→ The problem
In the listing that follows, the range to quote begins at the line that has "for ring in" and ends after the line that has "if empty is"; quote it verbatim and add nothing.

→ Exercise materials

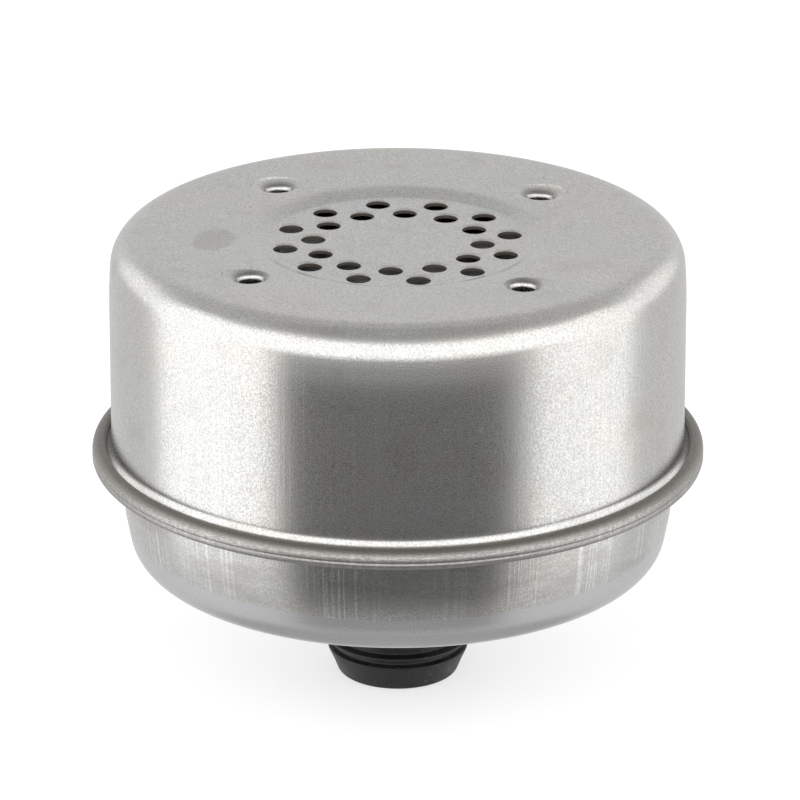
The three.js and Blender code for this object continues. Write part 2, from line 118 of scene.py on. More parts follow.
# Plunged holes round the dish
PLUNGE_CIRCLE = 37.5
PLUNGE_COUNT = 4
THROAT_RADIUS = 2.2
THROAT_ROUNDING = 1.2
THROAT_LENGTH = 3.2
DIMPLE_RADIUS = 3.9
DIMPLE_DEPTH = 1
DIMPLE_ROUNDING = 5
MOUTH_RISE = 0.045  # how much the punch rises outside the dimple, so that it leaves the sheet

# Lower pan and its curl round the shell's flange
PAN_RADIUS = 55.8
PAN_BEND_RADIUS = 54.9  # where the wall starts to bend in
PAN_BEND_HEIGHT = 36
PAN_BEND = 70
PAN_LOW_RADIUS = 52.7
PAN_CORNER = 6.5
PAN_HOLE_RADIUS = 9.45
PAN_FLANGE_UNDERSIDE = 46.9
PAN_STRETCH = 3  # longest straight stretch of the pan's outline
CURL_UPPER_BEND = 2.1
CURL_LOWER_BEND = 0.9
CURL_GAP = 0.2  # inside of the curl to the level of the shell's flange
CURL_INNER_BEND = 0.2  # at the foot of the curl
CREST_WIDTH = 0.2  # level part of the curl
LIP_RADIUS = 58.45
LIP_DROP = 0.6  # the lip slopes down towards the shell's wall
LIP_GAP = 0.25  # under the lip, to the level of the shell's flange
LIP_BEND = 0.2
LIP_EDGE = 0.1
CREASE_HEIGHT = 48.35
CREASE_WIDTH = 0.6
CREASE_DEPTH = 0.22
SMOOTH_EDGE = 33.4  # height where the scuffed wall ends and the smooth bottom begins

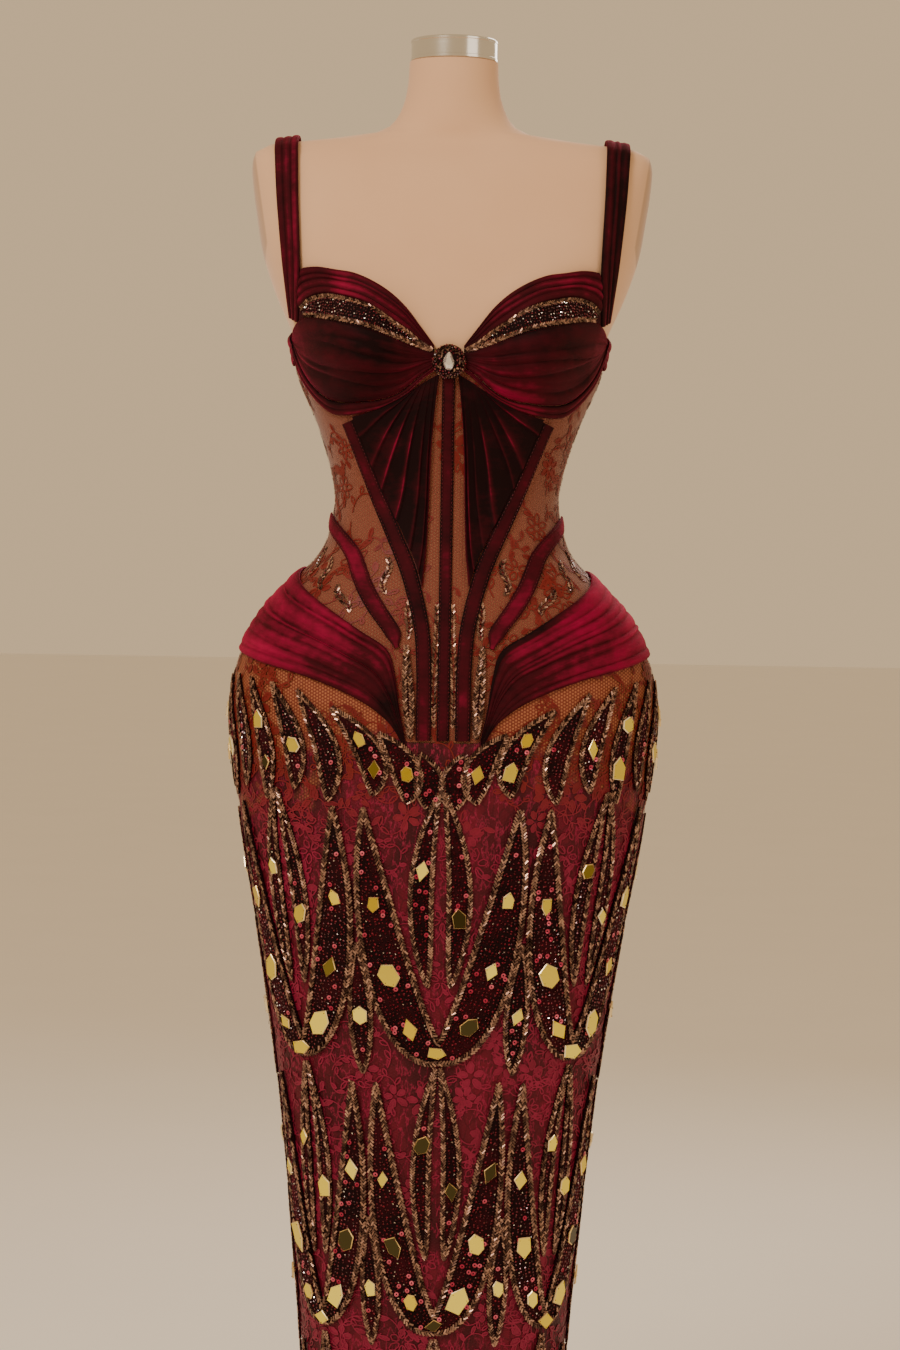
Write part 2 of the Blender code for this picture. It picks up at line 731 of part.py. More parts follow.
def make_sprigs():
    """Raised beadwork sprigs, in upright rows round the skirt."""
    stems = [("front", i, stem) for i, stem in enumerate(SPRIG_FRONT_STEMS)]
    stems += [("back", i, stem) for i, stem in enumerate(SPRIG_BACK_STEMS)]
    for face, column, stem in stems:
        for row in range(SPRIG_ROWS):
            root = SPRIG_LOWEST + row * SPRIG_PITCH

            def route(share, stem=stem, root=root):
                turn = math.pi * (share - 0.5)
                return stem + SPRIG_SPREAD * math.sin(turn), root + SPRIG_RISE * (1 - math.cos(turn))

            def width(share, route=route):
                reach = abs(2 * share - 1)
                leaf = math.sin(math.pi * min(1.0, 0.08 + 0.92 * reach) ** 1.1)
                wide = SPRIG_WAIST_DEGREES * (1 - reach) + SPRIG_LEAF_DEGREES * max(0.0, leaf) ** 0.8
                return (wide + 1.0) * metres_per_degree(*route(share))

            strip(f"sprig_{face}_{column}_{row}", "beadwork", 10, route, width, OVER_SKIRT, SPRIG_WALL, across=2)


def make_brooch():
    """Domed bead cluster at the centre front with a pear crystal, point up."""
    seat = figure(0.0, BROOCH_HEIGHT)
    half_x, half_y, half_z = CLUSTER_HALF
    bm = bmesh.new()
    made = bmesh.ops.create_uvsphere(bm, u_segments=14, v_segments=8, radius=1.0)["verts"]
    for vert in made:
        vert.co = Vector((vert.co.x * half_x, vert.co.y * half_y, vert.co.z * half_z))
        vert.co += seat + Vector((0.0, -BROOCH_BACK - half_y, 0.0))
    mesh = bpy.data.meshes.new("brooch_cluster")
    bm.to_mesh(mesh)
    bm.free()
    new_object("brooch_cluster", mesh, "beadwork")

    segments, girdle_share, table_share = 14, 0.35, 0.55
    bm = bmesh.new()
    crystal_back = BROOCH_BACK + 2 * half_y + SEAM_GAP
    levels = ((0.75, 0.0), (1.0, girdle_share), (table_share, 1.0))
    rings = []
    for scale, depth in levels:
        ring = bmesh.ops.create_circle(bm, segments=segments, radius=1.0)["verts"]
        for i, vert in enumerate(ring):
            turn = 2 * math.pi * i / segments
            taper = 1 - 0.45 * max(0.0, math.cos(turn))
            vert.co = seat + Vector((
                scale * taper * CRYSTAL_WIDTH / 2 * math.sin(turn),
                -crystal_back - depth * CRYSTAL_DEPTH,
                scale * CRYSTAL_LENGTH / 2 * math.cos(turn),
            ))
        rings.append(ring)
    for ring in (rings[0], rings[-1]):
        bm.faces.new(ring)
    for low, high in zip(rings, rings[1:]):
        for i in range(segments):
            j = (i + 1) % segments
            bm.faces.new((low[i], low[j], high[j], high[i]))
    bmesh.ops.recalc_face_normals(bm, faces=bm.faces)
    mesh = bpy.data.meshes.new("brooch_crystal")
    bm.to_mesh(mesh)
    bm.free()
    new_object("brooch_crystal", mesh, "crystal")


def main():
    clear_scene()
    bpy.context.scene.collection.children.link(bpy.data.collections.new("evening_dress"))
    make_form()
    make_stand()
    make_skirt()
    make_casings()
    make_sprigs()
    make_brooch()
    for side, word in SIDES:
        make_net(side, word)
        make_cups(side, word)
        make_back_band(side, word)
        make_fan(side, word)
        make_strap(side, word)
        make_hip_drape(side, word)


main()
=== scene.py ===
"""Looks of the evening dress and its dress form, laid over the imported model.

Metres, +Z up, the front faces -Y. A place on the figure is degrees round from the centre front and a height.
The tables from "Figure sections" to "Dress form" follow the part's own source, which can't be read here.
The fans, casings, nets, neckline drapes and beaded cups run on a little further here than their solids do.
"""

import math

import bpy
import numpy as np
from mathutils import Matrix, Vector


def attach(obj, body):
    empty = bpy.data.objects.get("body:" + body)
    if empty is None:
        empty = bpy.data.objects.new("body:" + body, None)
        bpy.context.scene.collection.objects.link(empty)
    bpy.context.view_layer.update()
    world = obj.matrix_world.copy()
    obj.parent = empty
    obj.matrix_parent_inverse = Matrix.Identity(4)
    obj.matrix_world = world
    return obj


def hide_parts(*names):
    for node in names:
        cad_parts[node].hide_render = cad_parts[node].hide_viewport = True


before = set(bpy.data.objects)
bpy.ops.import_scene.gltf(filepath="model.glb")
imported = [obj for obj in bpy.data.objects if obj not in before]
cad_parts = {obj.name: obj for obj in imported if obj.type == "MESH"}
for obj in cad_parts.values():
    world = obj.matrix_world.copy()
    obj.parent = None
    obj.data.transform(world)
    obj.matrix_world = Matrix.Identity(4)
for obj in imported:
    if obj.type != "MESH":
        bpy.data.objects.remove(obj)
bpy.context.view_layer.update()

bl_info = {
    "name": "Evening dress",
    "version": (1, 0, 0),
    "blender": (4, 5, 0),
    "location": "View3D > Sidebar > Dress",
    "description": "Builds the cloth, lace, beadwork and dress form of a fitted evening dress",
    "category": "Add Mesh",
}

# Figure sections. Columns: height, half width, front depth, back depth, squareness
SECTIONS = np.array([
    (0.035, 0.114, 0.080, 0.078, 0.02),
    (0.165, 0.116, 0.082, 0.079, 0.02),
    (0.295, 0.119, 0.084, 0.080, 0.02),
    (0.400, 0.128, 0.088, 0.083, 0.02),
    (0.510, 0.139, 0.092, 0.086, 0.02),
    (0.620, 0.154, 0.097, 0.090, 0.02),
    (0.714, 0.1695, 0.102, 0.097, 0.02),
    (0.790, 0.183, 0.106, 0.110, 0.02),
    (0.860, 0.192, 0.109, 0.124, 0.02),
    (0.900, 0.193, 0.109, 0.128, 0.02),
    (0.937, 0.1865, 0.107, 0.126, 0.02),
    (0.975, 0.1675, 0.101, 0.115, 0.02),
    (1.000, 0.1455, 0.096, 0.104, 0.02),
    (1.030, 0.1165, 0.088, 0.091, 0.02),
    (1.050, 0.1065, 0.084, 0.083, 0.02),
    (1.086, 0.1005, 0.080, 0.075, 0.02),
    (1.123, 0.1075, 0.083, 0.076, 0.02),
    (1.160, 0.120, 0.090, 0.081, 0.02),
    (1.197, 0.136, 0.098, 0.087, 0.02),
    (1.235, 0.1450, 0.103, 0.092, 0.02),
    (1.272, 0.1610, 0.101, 0.096, 0.03),
    (1.309, 0.1735, 0.092, 0.096, 0.05),
    (1.346, 0.1800, 0.078, 0.092, 0.06),
    (1.375, 0.1840, 0.065, 0.084, 0.07),
    (1.395, 0.1845, 0.054, 0.073, 0.08),
    (1.406, 0.1790, 0.045, 0.063, 0.08),
    (1.411, 0.1640, 0.041, 0.057, 0.06),
    (1.4145, 0.135, 0.039, 0.053, 0.04),
    (1.418, 0.100, 0.039, 0.051, 0.02),
    (1.423, 0.072, 0.040, 0.050, 0.0),
    (1.432, 0.056, 0.041, 0.048, 0.0),
    (1.450, 0.046, 0.041, 0.044, 0.0),
    (1.470, 0.042, 0.041, 0.041, 0.0),
    (1.489, 0.041, 0.040, 0.040, 0.0),
])
BUST_OUT = 0.084
BUST_HEIGHT = 1.222
BUST_DEPTH = 0.042
BUST_REACH_SIDE = 0.072
BUST_REACH_UP = 0.092
BUST_REACH_DOWN = 0.063

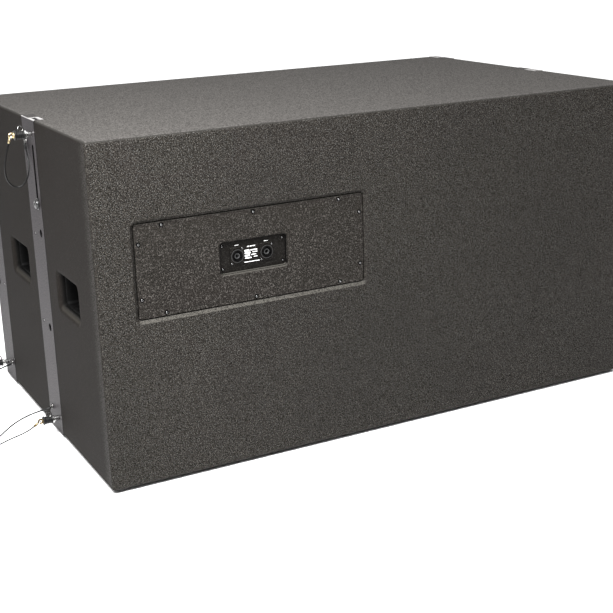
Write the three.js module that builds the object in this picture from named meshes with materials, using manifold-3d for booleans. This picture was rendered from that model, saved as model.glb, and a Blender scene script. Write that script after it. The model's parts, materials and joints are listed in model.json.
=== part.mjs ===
// Dual-driver line array subwoofer cabinet with four flying rails.
// Millimetres, +Z up.  Origin: middle of the footprint on the floor.
// Front (grille) faces -Y, rear (input cover) faces +Y.
import * as THREE from 'three';
import { mergeVertices } from 'three/addons/utils/BufferGeometryUtils.js';
import Module from 'manifold-3d';

const wasm = await Module();
wasm.setup();

// ---------------------------------------------------------------- dimensions
const GAP = 0.3;                    // clearance between neighbouring pieces

const FOOT = 6;                     // height of the rubber feet
const HALF_X = 562;
const HALF_Y = 347;
const BASE = FOOT;                  // underside of the cabinet
const TOP = FOOT + 600;             // top of the cabinet
const MID_Z = (BASE + TOP) / 2;
const PLY = 18;                     // top, bottom, rear and baffle boards
const SIDE_PLY = 30;                // doubled boards that carry the rails
const INNER_X = HALF_X - SIDE_PLY;
const FLOOR_Z = BASE + PLY;
const CEIL_Z = TOP - PLY;

const RAIL = {
  depth: 20,                        // along X
  width: 78,                        // along Y
  skin: 5,                          // outer plate
  channel: 8.1,                     // hollow between outer and back plate
  slotLine: 20,                     // centre line of bar and pins, from the slot side
  anchorLine: 60,                   // small hole line, from the rail's slot side
};
const BAR = { thick: 7.5, width: 34, low: 434, high: 600, parkHole: 542 };
const CHANNEL_WIDTH = BAR.width + 2 * GAP;
const LIFT = 102;                   // travel of a link bar
const SLOT = { low: 453, high: 453 + LIFT, halfWidth: 5.5 };
const PIN = { shank: 5, hole: 5.6, upper: 580, lower: 36, parked: 9.5, tip: 4.7 };
const RIGGING_HOLES = [398, 218];   // large round holes down the slot line
const FIXING_HOLES = [391, 221];    // small holes down the anchor line
const ANCHORS = { upper: 562, lower: 46 };

const HANDLE = { centres: [180, -127], width: 109, low: 280, high: 340, depth: 62 };
const MOUTH = 12.6;                 // rounded-over edge of a hand hole

const COVER = { x: 275, z: 382, width: 434, height: 164, thick: 4, sunk: 4.5 };
const DISH = { width: 127, height: 55.5, depth: 12.6, wall: 1.5 };
const SOCKETS = { pitch: 56, shift: 2 };

const DRIVER_X = 296;
const BAFFLE_Y = -292;              // front face of the baffle
const PORT = { halfWidth: 50, wall: 12, margin: 26, length: 394 };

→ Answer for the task
    for ring in (rings[0], rings[-1]):
        bm.faces.new(ring)
    for low, high in zip(rings, rings[1:]):
        for i in range(segments):
            j = (i + 1) % segments
            bm.faces.new((low[i], low[j], high[j], high[i]))
    bmesh.ops.recalc_face_normals(bm, faces=bm.faces)
    mesh = bpy.data.meshes.new("brooch_crystal")
    bm.to_mesh(mesh)
    bm.free()
    new_object("brooch_crystal", mesh, "crystal")


def main():
    clear_scene()
    bpy.context.scene.collection.children.link(bpy.data.collections.new("evening_dress"))
    make_form()
    make_stand()
    make_skirt()
    make_casings()
    make_sprigs()
    make_brooch()
    for side, word in SIDES:
        make_net(side, word)
        make_cups(side, word)
        make_back_band(side, word)
        make_fan(side, word)
        make_strap(side, word)
        make_hip_drape(side, word)


main()
=== scene.py ===
"""Looks of the evening dress and its dress form, laid over the imported model.

Metres, +Z up, the front faces -Y. A place on the figure is degrees round from the centre front and a height.
The tables from "Figure sections" to "Dress form" follow the part's own source, which can't be read here.
The fans, casings, nets, neckline drapes and beaded cups run on a little further here than their solids do.
"""

import math

import bpy
import numpy as np
from mathutils import Matrix, Vector


def attach(obj, body):
    empty = bpy.data.objects.get("body:" + body)
    if empty is None:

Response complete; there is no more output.